Animación suspendida
Pocas personas escribieron mejor sobre la irracionalidad contenida en lo que llamamos duelo que Joan Didion. A su muerte, hace algunos meses, todos volvimos a leer su obra más significativa fuera de los Estados Unidos, El año del pensamiento mágico, en la que desmenuzó con ojo clínico sus propios sentimientos ante la muerte intempestiva de su marido, el también escritor John Gregory Dunne, mientras ambos esperaban la recuperación de su hija, internada en terapia intensiva (el duelo por Quintana Roo se narra en un libro posterior, Noches azules).
Didion señalaba cómo en todos los casos que había recopilado para ayudarla a entender su reacción ante esa muerte sorpresiva, los deudos insistían con que era un día corriente, sin nada que les permitiera pensar que algo tan gigantesco estaba por ocurrir. Como si la vida debiera cumplir con las reglas del drama y plantar el arma de Chéjov para hacernos saber que intentará liquidarlos con ella más tarde, de modo de no sentirnos engañados por el destino. “La forma en la que escribo es lo que soy, o en lo que me he convertido”, explica allí a la hora de marcar los límites que incluso una eximia buscadora del sentido último de las cosas como ella encontró en el proceso.
El paso subjetivo del tiempo nunca es más subjetivo que cuando uno queda reducido a un larguísimo diálogo consigo mismo, dando vueltas alrededor de lo que no puede cambiar, con cada círculo de razonamiento fútil y round de negociación con quién sabe quién marcando las horas. Cuando no hay tiempos, ni plazos, lo que queda -lo que se encuentra- es la diferencia entre quienes estamos de este lado de la puerta de bronce de la terapia intensiva y quienes están más allá, quietos.
Ese muro de silencio es aparentemente infranqueable, pero poroso; en las horas y días que pasan, el elenco de la salita se renueva: las altas y las bajas entre los presentes se señalan con un gesto entre quienes permanecen -permanecemos- en una suerte de animación suspendida con quienes acompañamos. Aprendemos a reconocer las señales de alivio o desesperación de los familiares y hasta las mínimas variaciones del voceo del número de habitación que nos identifica ante los médicos; un poco escolar, otro poco policial. “124″. Aquí.
Es imposible sostener un mismo estado de ánimo, sea angustia o de humor -un médico flaco y alto que camina los pasillos del sanatorio con una circunspección majestuosa solo mejora el efecto de estar contemplando a una Parca con delantal- en un lugar como este.

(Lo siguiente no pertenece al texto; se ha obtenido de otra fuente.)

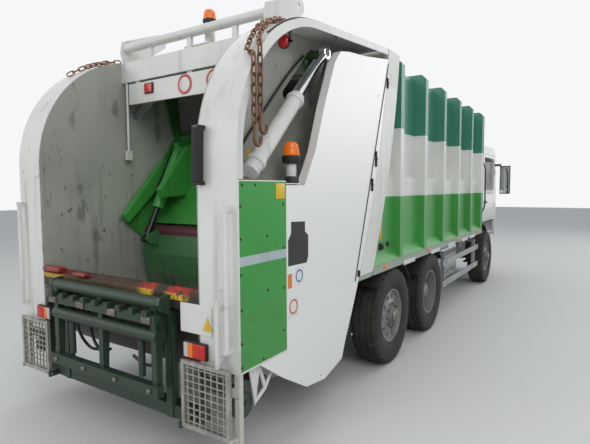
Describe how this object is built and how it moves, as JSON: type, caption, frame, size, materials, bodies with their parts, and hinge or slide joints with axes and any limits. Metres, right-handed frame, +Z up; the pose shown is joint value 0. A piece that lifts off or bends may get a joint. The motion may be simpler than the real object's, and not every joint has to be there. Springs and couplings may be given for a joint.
{
  "type": "rear loading garbage truck",
  "caption": "Three-axle rear loading garbage truck: tilting cab, ribbed compactor body, lifting tailgate with sliding carriage, packing blade, bin lifter and folding steps.",
  "frame": {"origin": "on the ground, at the middle of the overall box in plan", "axes": "+X towards the cab, +Y to the vehicle's left, +Z up"},
  "size_m": [9.4, 2.88, 3.5277],
  "materials": {
    "chassis_black": "satin",
    "axle_black": "rough, dusty",
    "engine_iron": "rough",
    "tank_aluminium": "brushed",
    "box_black": "matte",
    "guard_white": "gloss, worn",
    "mudguard_black": "matte",
    "cab_white": "gloss",
    "body_pale_green": "satin, worn",
    "body_white": "gloss, worn",
    "body_green": "gloss, worn",
    "roof_grey": "satin, worn",
    "cover_white": "gloss, worn",
    "panel_green": "gloss, worn",
    "trough_steel": "worn, rusty",
    "dark_green": "gloss, worn",
    "blade_green": "worn",
    "rod_chrome": "polished",
    "cylinder_white": "gloss, worn",
    "ram_black": "gloss",
    "lamp_red": "gloss",
    "chain_rust": "rusty",
    "rail_white": "gloss",
    "step_mesh": "galvanised",
    "glass_tinted": "clear",
    "mirror_black": "matte",
    "seat_fabric": "woven",
    "dash_plastic": "matte",
    "tyre_rubber": "matte, dusty",
    "rim_grey": "satin, dusty"
  },
  "bodies": {
    "truck": {"chassis_frame": "chassis_black", "front_axle": "axle_black", "drive_axle": "axle_black", "tag_axle": "axle_black", "suspension": "axle_black", "driveline": "engine_iron", "fuel_tank": "tank_aluminium", "battery_box": "box_black", "side_guards": "guard_white", "mudguards": "mudguard_black", "bumper": "cab_white", "body_floor": "body_pale_green", "body_sides": "body_white", "body_roof": "roof_grey", "body_front_wall": "body_green", "body_rear_frame": "body_green"},
    "cab": {"cab_shell": "cab_white", "cab_front": "cab_white", "windscreen": "glass_tinted", "mirrors": "mirror_black", "seats": "seat_fabric", "dashboard": "dash_plastic"},
    "door_right_leaf": {"door_right": "cab_white"},
    "door_left_leaf": {"door_left": "cab_white"},
    "ejector": {"ejector_plate": "trough_steel"},
    "tailgate": {"tailgate_sides": "cover_white", "side_covers": "cover_white", "side_panels": "panel_green", "hopper_trough": "trough_steel", "tailgate_roof": "cover_white", "portal": "cover_white", "lamps": "lamp_red", "chains": "chain_rust", "handrails": "rail_white", "lifter_frame": "dark_green", "carriage_cylinders": "cylinder_white"},
    "carriage_body": {"carriage": "panel_green", "carriage_rods": "rod_chrome"},
    "blade_body": {"blade": "blade_green"},
    "blade_rod_pair": {"blade_rods": "rod_chrome"},
    "ram_barrels": {"lift_ram_barrels": "ram_black"},
    "ram_rods": {"lift_ram_rods": "rod_chrome"},
    "lifter": {"bin_lifter": "dark_green"},
    "step_right_tread": {"step_right": "step_mesh"},
    "step_left_tread": {"step_left": "step_mesh"},
    "knuckle_right_body": {"knuckle_right": "axle_black"},
    "knuckle_left_body": {"knuckle_left": "axle_black"},
    "wheel_front_right": {"tyre_front_right": "tyre_rubber", "rim_front_right": "rim_grey"},
    "wheel_front_left": {"tyre_front_left": "tyre_rubber", "rim_front_left": "rim_grey"},
    "wheel_drive_right": {"tyre_drive_right": "tyre_rubber", "rim_drive_right": "rim_grey"},
    "wheel_drive_left": {"tyre_drive_left": "tyre_rubber", "rim_drive_left": "rim_grey"},
    "wheel_tag_right": {"tyre_tag_right": "tyre_rubber", "rim_tag_right": "rim_grey"},
    "wheel_tag_left": {"tyre_tag_left": "tyre_rubber", "rim_tag_left": "rim_grey"}
  },
  "joints": [
    {"name": "cab_tilt", "type": "hinge", "parent": "truck", "child": "cab", "pos_m": [4.5, 0, 0.88], "axis": [0, 1, 0], "range_deg": [0, 55]},
    {"name": "door_right_swing", "type": "hinge", "parent": "cab", "child": "door_right_leaf", "pos_m": [4.434, -1.165, 1.94], "axis": [0, 0, 1], "range_deg": [0, 70]},
    {"name": "door_left_swing", "type": "hinge", "parent": "cab", "child": "door_left_leaf", "pos_m": [4.434, 1.165, 1.94], "axis": [0, 0, -1], "range_deg": [0, 70]},
    {"name": "ejector_slide", "type": "slide", "parent": "truck", "child": "ejector", "axis": [-1, 0, 0], "range_m": [0, 4.4]},
    {"name": "tailgate_lift", "type": "hinge", "parent": "truck", "child": "tailgate", "pos_m": [-2.15, 0, 3.375], "axis": [0, 1, 0], "range_deg": [0, 85]},
    {"name": "lift_ram_turn", "type": "hinge", "parent": "truck", "child": "ram_barrels", "pos_m": [-2.51351, 0, 1.4], "axis": [0, 1, 0], "range_deg": [0, 10.31]},
    {"name": "lift_ram_extend", "type": "slide", "parent": "ram_barrels", "child": "ram_rods", "axis": [-0.2064, 0, 0.9785], "range_m": [0, 1.0107]},
    {"name": "carriage_slide", "type": "slide", "parent": "tailgate", "child": "carriage_body", "axis": [-0.7071, 0, -0.7071], "range_m": [0, 0.55]},
    {"name": "blade_swing", "type": "hinge", "parent": "carriage_body", "child": "blade_body", "pos_m": [-3.45, 0, 1.48], "axis": [0, 1, 0], "range_deg": [0, 80]},
    {"name": "blade_rod_slide", "type": "slide", "parent": "carriage_body", "child": "blade_rod_pair", "axis": [0.4549, 0, 0.8905], "range_m": [0, 0.2558]},
    {"name": "lifter_swing", "type": "hinge", "parent": "tailgate", "child": "lifter", "pos_m": [-4.61, 0, 1.14], "axis": [0, 1, 0], "range_deg": [0, 110]},
    {"name": "step_right_fold", "type": "hinge", "parent": "tailgate", "child": "step_right_tread", "pos_m": [-4.595, -1.007, 0.345], "axis": [0, -1, 0], "range_deg": [0, 90]},
    {"name": "step_left_fold", "type": "hinge", "parent": "tailgate", "child": "step_left_tread", "pos_m": [-4.595, 1.007, 0.345], "axis": [0, -1, 0], "range_deg": [0, 90]},
    {"name": "steer_right", "type": "hinge", "parent": "truck", "child": "knuckle_right_body", "pos_m": [3.25, -0.88, 0.522], "axis": [0, 0, 1], "range_deg": [-35, 35]},
    {"name": "wheel_front_right_spin", "type": "hinge", "parent": "knuckle_right_body", "child": "wheel_front_right", "pos_m": [3.25, -1.1025, 0.522], "axis": [0, 1, 0], "continuous": true},
    {"name": "wheel_drive_right_spin", "type": "hinge", "parent": "truck", "child": "wheel_drive_right", "pos_m": [-0.55, -0.935, 0.522], "axis": [0, 1, 0], "continuous": true},
    {"name": "wheel_tag_right_spin", "type": "hinge", "parent": "truck", "child": "wheel_tag_right", "pos_m": [-1.93, -1.1025, 0.522], "axis": [0, 1, 0], "continuous": true},
    {"name": "steer_left", "type": "hinge", "parent": "truck", "child": "knuckle_left_body", "pos_m": [3.25, 0.88, 0.522], "axis": [0, 0, 1], "range_deg": [-35, 35]},
    {"name": "wheel_front_left_spin", "type": "hinge", "parent": "knuckle_left_body", "child": "wheel_front_left", "pos_m": [3.25, 1.1025, 0.522], "axis": [0, 1, 0], "continuous": true},
    {"name": "wheel_drive_left_spin", "type": "hinge", "parent": "truck", "child": "wheel_drive_left", "pos_m": [-0.55, 0.935, 0.522], "axis": [0, 1, 0], "continuous": true},
    {"name": "wheel_tag_left_spin", "type": "hinge", "parent": "truck", "child": "wheel_tag_left", "pos_m": [-1.93, 1.1025, 0.522], "axis": [0, 1, 0], "continuous": true}
  ],
  "couplings": [
    {"joint": "steer_left", "follows": "steer_right", "ratio": 1},
    {"joint": "lift_ram_turn", "follows": "tailgate_lift", "ratio": 0.12073},
    {"joint": "lift_ram_extend", "follows": "tailgate_lift", "m_per_rad": 0.68095},
    {"joint": "blade_rod_slide", "follows": "blade_swing", "m_per_rad": 0.18287}
  ]
}
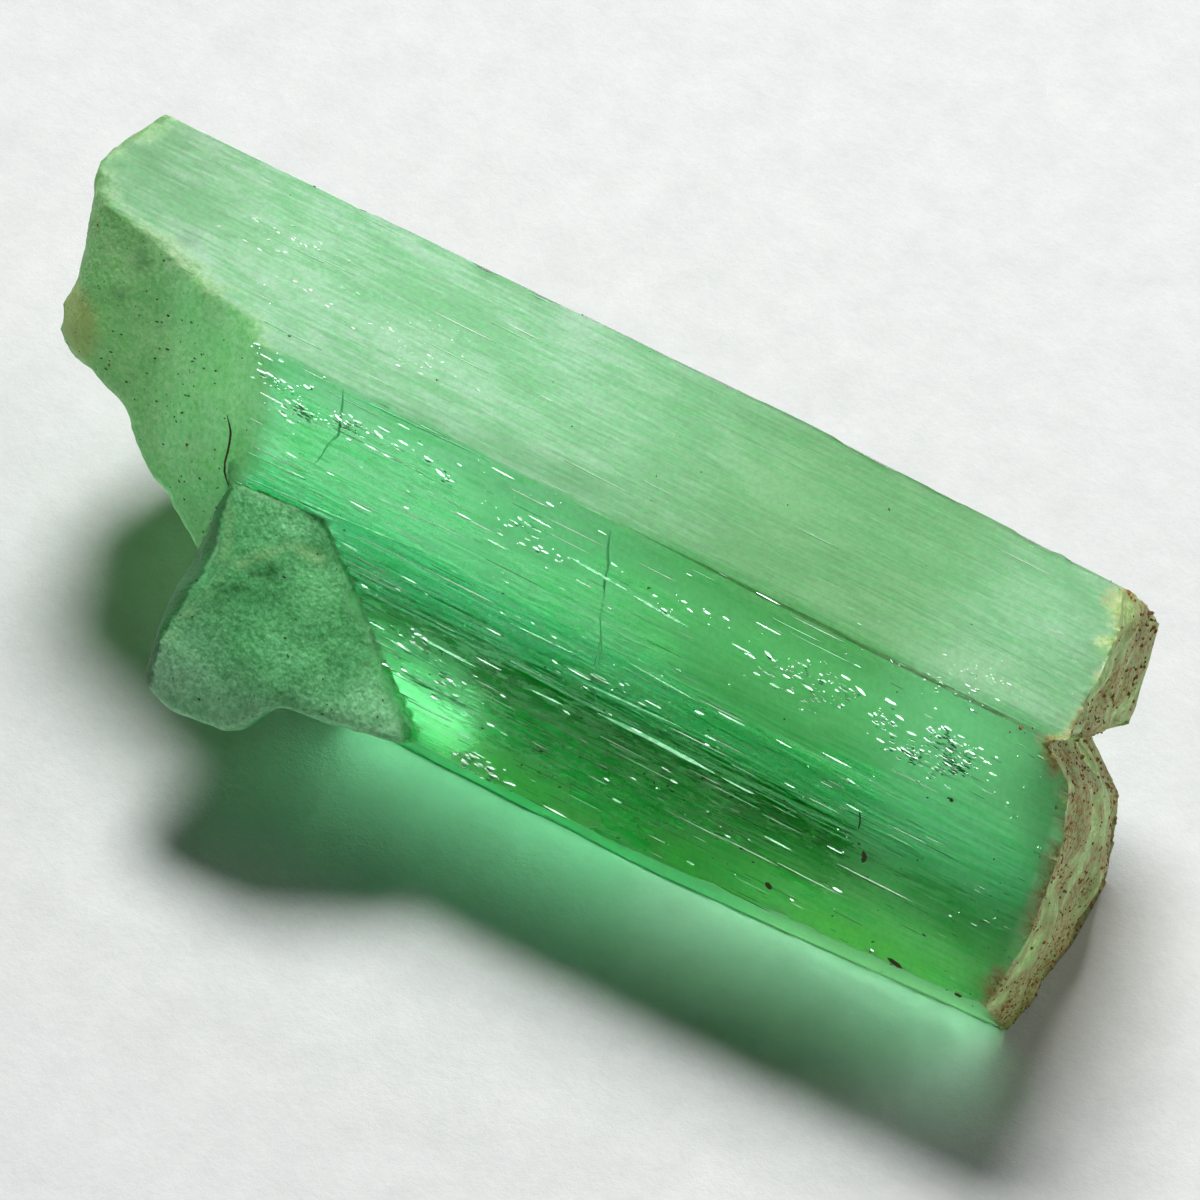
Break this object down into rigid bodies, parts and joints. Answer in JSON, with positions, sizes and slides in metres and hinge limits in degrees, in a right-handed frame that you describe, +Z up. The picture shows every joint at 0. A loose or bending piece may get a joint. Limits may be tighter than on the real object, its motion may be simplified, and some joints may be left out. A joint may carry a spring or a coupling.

El mozo del bar que está justo frente a la salita premia con acercar los cafés en bandeja únicamente a los familiares que la llevan peor. Y cuando finalmente nos hace un guiño para confirmarnos que no necesitamos pararnos a pagarle, el consuelo de la cortesía es más doloroso que la indiferencia.
Por supuesto que la vida sigue, al menos del lado de afuera de las puertas de bronce, y en muchos casos, por suerte, también del otro. Mientras abrimos la computadora, tomamos pedidos, cobramos por Mercado Pago, estudiamos el apunte y leemos nueve veces el mismo párrafo antes de abandonar el libro, sabemos que lo que hablamos ahí dentro -sin interrupciones, damos seguridades que no tenemos acerca del futuro y compartimos lo que ha pasado en estos días que no existirán si vuelve, y nos quedarán grabados si no lo hace- es enteramente para nuestro beneficio. Somos ventrílocuos o guionistas, según los creamos más cerca de la vida o de la muerte.
Pero volviendo a Didion, el libro que llevo encima y leo en diagonal en busca de este pasaje. “Este es un momento en el que desearía tener, en lugar de palabras y sus cadencias, una isla de montaje, equipada con un sistema de edición digital Avid en el que pudiera tocar una tecla y expandir la línea de tiempo para mostrarles todos los cuadros de las imágenes de los recuerdos que regresan, dejarles elegir las tomas -escribe-. Este es un caso en el que necesito más que palabras para encontrar el sentido”.